Calceteiros



Tudo volta lentamente à normalidade. O que descobrimos no silêncio do medo – as coisas que verdadeiramente importavam, dizia-se então – já nada interessam afinal.

À medida que a vacina faz o seu extraordinário caminho, os hábitos que jurámos jamais repetir, são, afinal, repetidos com uma surpreendente constância.

A impaciência voltou com particular força e toda a espiritualidade com que, momentaneamente, nos revestimos nos dias do medo, evaporou-se. As ruas e as estradas enchem-se novamente de carros e de imprecações que há muito não ouvíamos. Até o médio oriente voltou a ser médio oriente. Back in business, outra vez.

A horda do futebol regressou com particular violência e particular vigor, como se o futebol fosse afinal coisa digna do interesse generalizado, como se o futebol fosse coisa central da nossa existência comum, ao contrário da amizade, da solidariedade que, há uns meses atrás, jurámos serem esses os nossos particulares e importantes propósitos. Cansados de deixar o palco mediático a treinadores apopléticos, sempre muito indignados com as arbitragens, com os adversários, com a falta de sorte, ou a jogadores que juram que é necessário levantar a cabeça e seguir em frente, os adeptos regressaram à rua com o viço das andorinhas vindas do Norte de África. E chegaram em força, pujantes, com saudades de um bom desacato e das ruas de Portugal, outrora tão vazias e poéticas porque vazias. E com elas – as hordas, não as andorinhas – regressaram ainda os polícias do corpo de intervenção, pagos pelos impostos de todos, revestidos a teflon, para serenar os ânimos de alguns, na vã e fútil tentativa de impor uma espécie de ordem pública. A tal ordem sobre a qual ninguém tem, afinal, qualquer legal responsabilidade, muito menos o inefável Cabrita, mais impante que o medonho obelisco de Oeiras, com significados tão fortes e importantes que qualquer reles sem avental não consegue atingir. Regressou assim a Portugal, esplendorosa como era seu hábito, a doença da bola, enjoativa como sempre e sem um pingo de espiritualidade.

E quando o arreliante entretenimento do número de infetados já não entretém assim tanto, a realidade inventa-o. Desfilam agora pela Assembleia da República senhores engravatados, os senhores doutores caloteiros, dos quais nos rimos para não chorarmos.

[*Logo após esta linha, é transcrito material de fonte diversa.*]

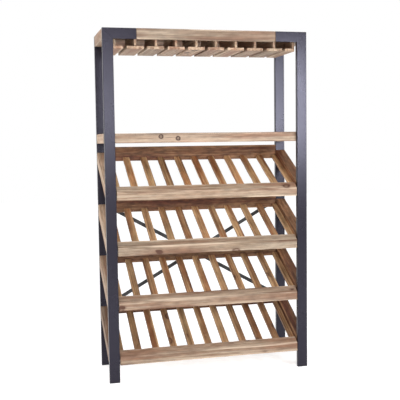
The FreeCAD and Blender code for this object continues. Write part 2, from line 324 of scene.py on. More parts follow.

E de nada se lembram, coitados, enquanto nós, os que vão pagar as suas infelizes dívidas, teremos que nos conformar com o espetáculo de um Alzheimer tão contagioso como a Covid de que nos vamos igualmente esquecendo.
E se os deputados se espantam, e se nós com eles nos espantamos igualmente, ficamos para aqui, impotentes, com os sagrados direitos de distintos vigaristas que não compraram (afinal) nem aviões nem iates, e que tiveram apenas o azar de confiar no tio Ricardo. Enquanto isso, a Justiça entretém-se com ela própria, e a caravana passa, pois tem que se respeitar escrupulosamente o prazo e o direito e a presunção de inocência. Uma justiça literalmente cega, entretida com o articulado, pouco atenta à substância e ao dano irreversível que a sua cegueira a todos causa. Preparemo-nos então, para diligentemente taparmos os buracos das ruas abertos pelos adeptos de ocasião e as crateras das finanças públicas abertas pelos finórios do costume.

Deveria, assim, haver em cada um de nós um calceteiro, ou pelo menos uma alma de calceteiro. Ajoelhados, na prece dos dias, a remendar a calçada, a colocar o cubo granítico no devido lugar, a tapar buracos que o pessoal da bola e dos negócios nos deixa por tapar.
E quando Guimarães se esventra e as obras demoram medievais eternidades, porque, parece, já não há calceteiros suficientes, era bom que de marreta em punho e prumo por perto, aprendêssemos a arte tão nobre de tapar buracos. Uns atrás dos outros, hipnotizados pela função, mas calmos, sempre calmos e sobretudo diligentes. Talvez assim fossemos afinal mais felizes e não cedêssemos à impaciência que, furtiva, sempre espreita. Porque, convenhamos, a espiritualidade é funesta e amolece os nossos corações graníticos.